Union Budget for FY24 will see the beginning of the requirement for a higher amount towards repayment of government securities till FY32. Still, the expectation is that the gross borrowing might not see a very high increase and could be around ₹16 lakh crore as against an estimated ₹14.21 lakh crore during FY23. One reason for not very high borrowing is expected good tax collection

Government data shows, G-Sec alone worth over ₹4.48 lakh crore maturing in FY24, which will come down a bit to ₹4.10 lakh crore in FY25 but will rise to over ₹5.50 lakh crore and ₹6.76 lakh crore in FY26 and FY27, respectively. These numbers may see variation mainly on account of a switch. Switch/ conversion of Government Securities (G-Secs) entails the conversion of G-Secs maturing in the near term to longer-dated securities. For FY23, the budget document mentioned the total repayment scheduled (G-Sec and all other special bonds) at ₹3.99 lakh crore. Along with this, an amount of ₹1 lakh cr was mentioned for switch.

This is done to ease redemption pressure on the Government. Under the Government’s switch programme, it buys back G-Sec with shorter residual maturities, for instance, those bonds that have a maximum of a year or two before maturity. And against such buybacks, instead of paying money to the sellers, it gives bonds of longer residual maturity, usually of at least 5 years. For FY23, budget estimate for switch is ₹1 lakh crore, out of which over ₹56,000 crore of switch auctions have already been conducted and the balance amount of being conducted during the October-March quarter.

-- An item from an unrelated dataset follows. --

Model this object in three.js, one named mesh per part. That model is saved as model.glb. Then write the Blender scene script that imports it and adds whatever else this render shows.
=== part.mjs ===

Also read: Banks’ investment in G-Secs, SDLs surges over ₹1-lakh cr in first fortnight of CY23

Apart from dated securities, another major repayment due in FY24 is towards oil bonds. Government data show bonds worth ₹15.5 thousand crores maturing in FY24. This figure too can undergo change because of buyback and switch. For example, on January 31, 2022, six oil bonds (aggregating ₹28,723 crore), maturing between 2023 and 2025, were converted into G-Secs maturing in 2030. Oil bonds had been issued by the previous UPA regime as compensation to oil marketing companies in lieu of cash subsidies.

Along with these repayments, dues also include fertilizer bonds and the right issue of SBI. Then there is repayment due towards borrowing for providing back-to-back loans to State Governments/Union Territories during the year 2020-21 and 2021-22 to meet GST Compensation shortfall. However, for this repayment, money is to be mobilized through a compensation cess, being levied as part of total GST on products, such as fossil fuel-driven automobiles.

Meanwhile, even after more money is required for repayment, borrowing may not see a very high increase. Most research reports suggest that it could be around ₹16 lakh crore. In its research report, SBI said: “We believe net market borrowing of the Centre will be around ₹11.7 lakh crore and with repayments of ₹4.4 lakh crore, gross borrowing are expected at ₹16.12 lakh crore. We believe switch of ₹50,000 crore is also likely to be announced. With higher tax devolution from the Centre, the states are likely to borrow around ₹8 lakh crore in FY23, lower than earlier anticipated.”